The people of Seema Desh are completely frustrated with the evil and treacherous rule of Kumar, the son of the Raja of Rampur, and his wicked Minister Vikram. The once rich and prosperous people are now nothing but poor, unhappy paupers with no pride and dignity in them. Anup Singh cannot tolerate this vile treatment to his subjects and, with the help of friends, becomes a dacoit, robbing only the treasures of the Raja of Rampur.

Not knowing the real identity of his father, nor knowing the real reason of the looting of the treasures by Anup Singh, Ajit takes upon himself the challenging and gruesome task of capturing the Dacoit. Thus father and son engage in a fight to the finish.

== Cast ==

- Madhubala as Rajkumari Jwala
- Sunil Dutt as Ajit
- Sohrab Modi as Maharaja Anup Singh
- Pran as Kumar
- Ulhas as the king of Rampur
- David Abraham as Vanaraj
- Gajanan Jagirdar as Vikram
- Raj Mehra as Maharaja Rampur
- Asha Parekh as Ranjana
- Kumari Kamala as dancer
- Vijay Laxmi
- Lalita Pawar
- Leena
- Nazar
- Sabina
- Roshan
- Poonam
- Shashi
- Naaz
- Shivraj
- Brahm Bharadwaj
- Chaman Puri
- Kesri
- Mukri
- Kumud Tripathi
- Kharyati
- Keshav
- Kapoor
- Vishvas Kunte
- Vijay
- Shobha
- Daisy Irani
- Dances Choreographers
- Gopikrishna
- Sudarshan Kumar
- Shetty
- Animal Trainer
- Govindraj
- Stunts
- Shetty

== Production ==
Jwala was primarily shot in the mid-1950s, when Madhubala was alive. The film was shelved for a decade when she fell ill between the filming. After her untimely death in 1969, filming resumed with various actresses doubling for Madhubala. Asha Parekh, then a little-known child artist, had played a supporting role in the film.

== Music ==

Songs
| No. | Title | Lyrics | Singer(s) | Length |
|---|---|---|---|---|
| 1. | "Aaja Re Aaja More Sajan" | Rajendra Krishan | Lata Mangeshkar & Manna Dey | 3:35 |
| 2. | "Aha Le Gai Woh Jiya Le Gai" | Shailendra | Lata Mangeshkar & Asha Bhosle | 3:39 |
| 3. | "Dekho Ji Ankhon Men Dekho" | Rajendra Krishan | Lata Mangeshkar | 3:33 |
| 4. | "Duniya Ki Kitabon Se Ek Din" | Shailendra | Mohammed Rafi | 3:37 |
| 5. | "Haule Haule Ek Bhi Na Ghunghroo" | Rajendra Krishan | Geeta Dutt, Lata Mangeshkar & Sudha Malhotra | 3:55 |
| 6. | "Jagi Raat Bhar Teri Yaad Men" | Rajendra Krishan | Lata Mangeshkar | 3:38 |
| 7. | "Mera Jwala Naam Jiya Jalana Kam" | Rajendra Krishan | Lata Mangeshkar | 3:35 |
| 8. | "Tham Lo Kaleja Sab Apna Apna" | Rajendra Krishan | Mukesh | 3:24 |
| Total length: |  |  |  | 28:00 |

== Release ==
Jwala was released in only limited number of theatres on 1 July 1971. Sunil Dutt and Sohrab Modi were initially given the top-billing over Madhubala in the opening credits, but the actress' name appeared on the first position in all the posters and publicity stills. It was Dutt who had insisted that Madhubala be given the top-billing since she was a bigger star than him.

== Reception ==
The film underperformed commercially, and reviews were predominantly negative, with most of the critics focusing on Madhubala's final performance.

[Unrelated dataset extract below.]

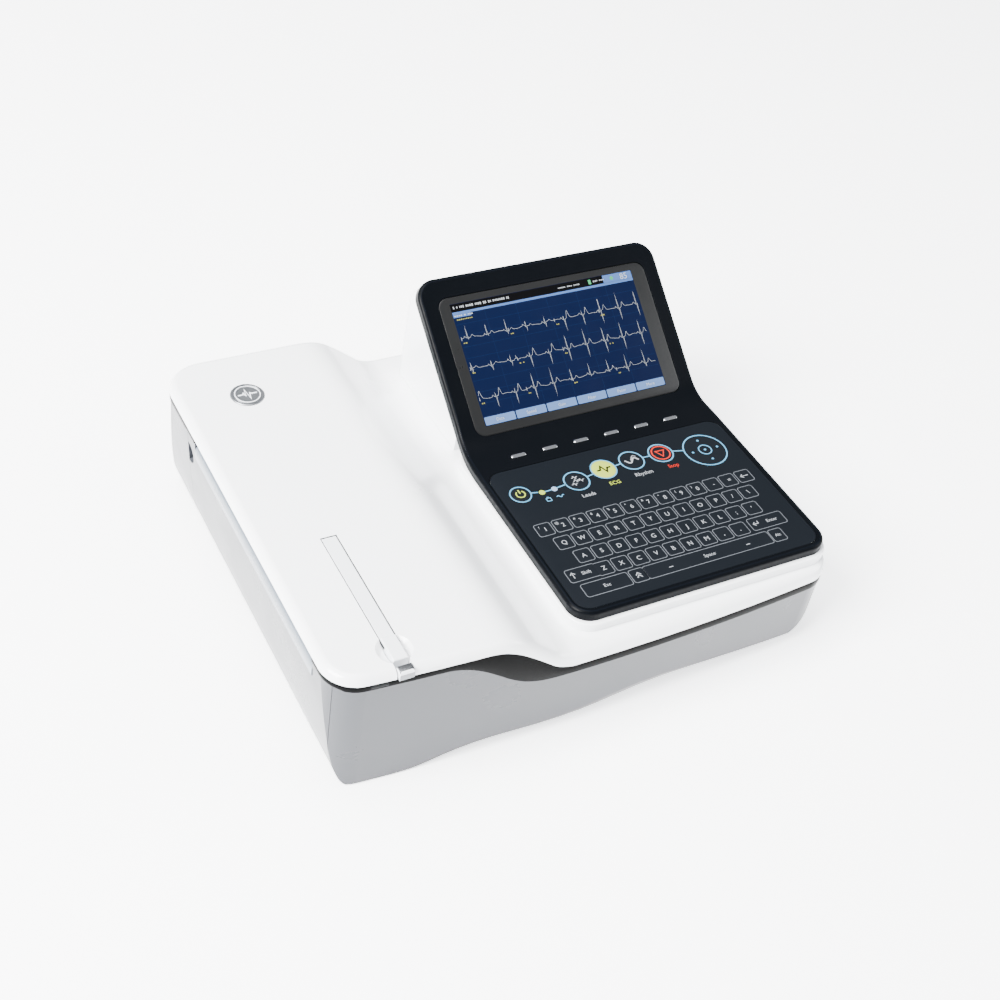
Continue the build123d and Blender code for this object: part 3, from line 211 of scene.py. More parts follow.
# ------------------------------------------------------------------ mesh helpers
class Build:
    """collects closed pieces of mesh, given in millimetres"""

    def __init__(self):
        self.v, self.f = [], []

    def add(self, verts, faces):
        n = len(self.v)
        self.v += [tuple(p) for p in verts]
        self.f += [tuple(i + n for i in f) for f in faces]

    def grid(self, loops, close_u=True, cap0=False, cap1=False):
        """loops of the same length, joined by quads"""
        n = len(self.v)
        k = len(loops[0])
        for lp in loops:
            self.v += [tuple(p) for p in lp]
        for j in range(len(loops) - 1):
            for i in range(k if close_u else k - 1):
                a, b = n + j * k + i, n + j * k + (i + 1) % k
                self.f.append((a, b, b + k, a + k))
        if cap0:
            self.f.append(tuple(n + i for i in reversed(range(k))))
        if cap1:
            m = n + (len(loops) - 1) * k
            self.f.append(tuple(m + i for i in range(k)))

    def object(self, name, mat, slot, body="base", replaces=(), angle=32, place=mm):
        me = bpy.data.meshes.new(name)
        me.from_pydata([place(*p) for p in self.v], [], self.f)
        me.validate()
        me.update()
        me.shade_smooth()
        me.set_sharp_from_angle(angle=radians(angle))
        ob = bpy.data.objects.new(name, me)
        SC.collection.objects.link(ob)
        me.materials.append(mat)
        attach(ob, body)
        if replaces:
            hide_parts(*replaces)
        return ob


def rrect(cx_, cy_, w, h, r, n=6):
    """a rounded rectangle, counter-clockwise"""
    out = []
    for qx, qy, a0 in ((1, -1, -90), (1, 1, 0), (-1, 1, 90), (-1, -1, 180)):
        for k in range(n + 1):
            a = radians(a0 + 90.0 * k / n)
            out.append((cx_ + qx * (w / 2 - r) + r * cos(a), cy_ + qy * (h / 2 - r) + r * sin(a)))
    return out


def circle(cx_, cy_, r, n=40, a0=0.0, a1=360.0):
    full = abs(a1 - a0 - 360) < 1e-6
    k = n if full else n + 1
    return [(cx_ + r * cos(radians(a0 + (a1 - a0) * i / n)), cy_ + r * sin(radians(a0 + (a1 - a0) * i / n))) for i in range(k)]


def plate(bd, loop, z0, z1, P=lambda x, y, z: (x, y, z)):
    bd.grid([[P(x, y, z0) for x, y in loop], [P(x, y, z1) for x, y in loop]], True, True, True)


def ring(bd, outer, inner, z0, z1, P=lambda x, y, z: (x, y, z)):
    """a closed ring between two loops of the same length"""
    n = len(bd.v)
    k = len(outer)
    for lp, z in ((outer, z0), (outer, z1), (inner, z1), (inner, z0)):
        bd.v += [P(x, y, z) for x, y in lp]
    for j in range(4):
        for i in range(k):
            a, b = n + j * k + i, n + j * k + (i + 1) % k
            c, d = n + ((j + 1) % 4) * k + (i + 1) % k, n + ((j + 1) % 4) * k + i
            bd.f.append((a, b, c, d))


def ribbon(bd, pts, w, z0, z1, P=lambda x, y, z: (x, y, z)):
    """a flat line of width w through the points"""
    L, R = [], []
    for i, p in enumerate(pts):
        a = pts[max(0, i - 1)]
        b = pts[min(len(pts) - 1, i + 1)]
        d1 = Vector((p[0] - a[0], p[1] - a[1]))
        d2 = Vector((b[0] - p[0], b[1] - p[1]))
        if d1.length < 1e-9:
            d1 = d2
        if d2.length < 1e-9:
            d2 = d1
        d1.normalize()
        d2.normalize()
        t = d1 + d2
        if t.length < 1e-6:
            t = d1.copy()
        t.normalize()
        nx, ny = -t.y, t.x
        k = min(2.2, 1.0 / max(0.3, abs(nx * -d1.y + ny * d1.x)))
        L.append((p[0] + nx * w / 2 * k, p[1] + ny * w / 2 * k))
        R.append((p[0] - nx * w / 2 * k, p[1] - ny * w / 2 * k))
    n = len(bd.v)
    k = len(pts)
    for lp, z in ((R, z0), (R, z1), (L, z1), (L, z0)):
        bd.v += [P(x, y, z) for x, y in lp]
    for j in range(4):
        for i in range(k - 1):
            a, b = n + j * k + i, n + j * k + i + 1
            c, d = n + ((j + 1) % 4) * k + i + 1, n + ((j + 1) % 4) * k + i
            bd.f.append((a, b, c, d))
    bd.f.append((n, n + k, n + 2 * k, n + 3 * k)[::-1])
    bd.f.append((n + k - 1, n + 2 * k - 1, n + 3 * k - 1, n + 4 * k - 1))


_glyphs = {}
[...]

Writing retrospectively, Cinestaan called the film "a haphazard mess". It further criticised the film for providing Madhubala lesser screen time: "Despite being the title character, Madhubala is pushed to the background." Khatija Akbar, who wrote Madhubala's biography in 1997 commented "The film, however, must be seen and savoured if only for the pleasure of viewing Madhubala in sapphire, in black, in red, for the rare experience of rich brown hair and a translucent milk and roses complexion."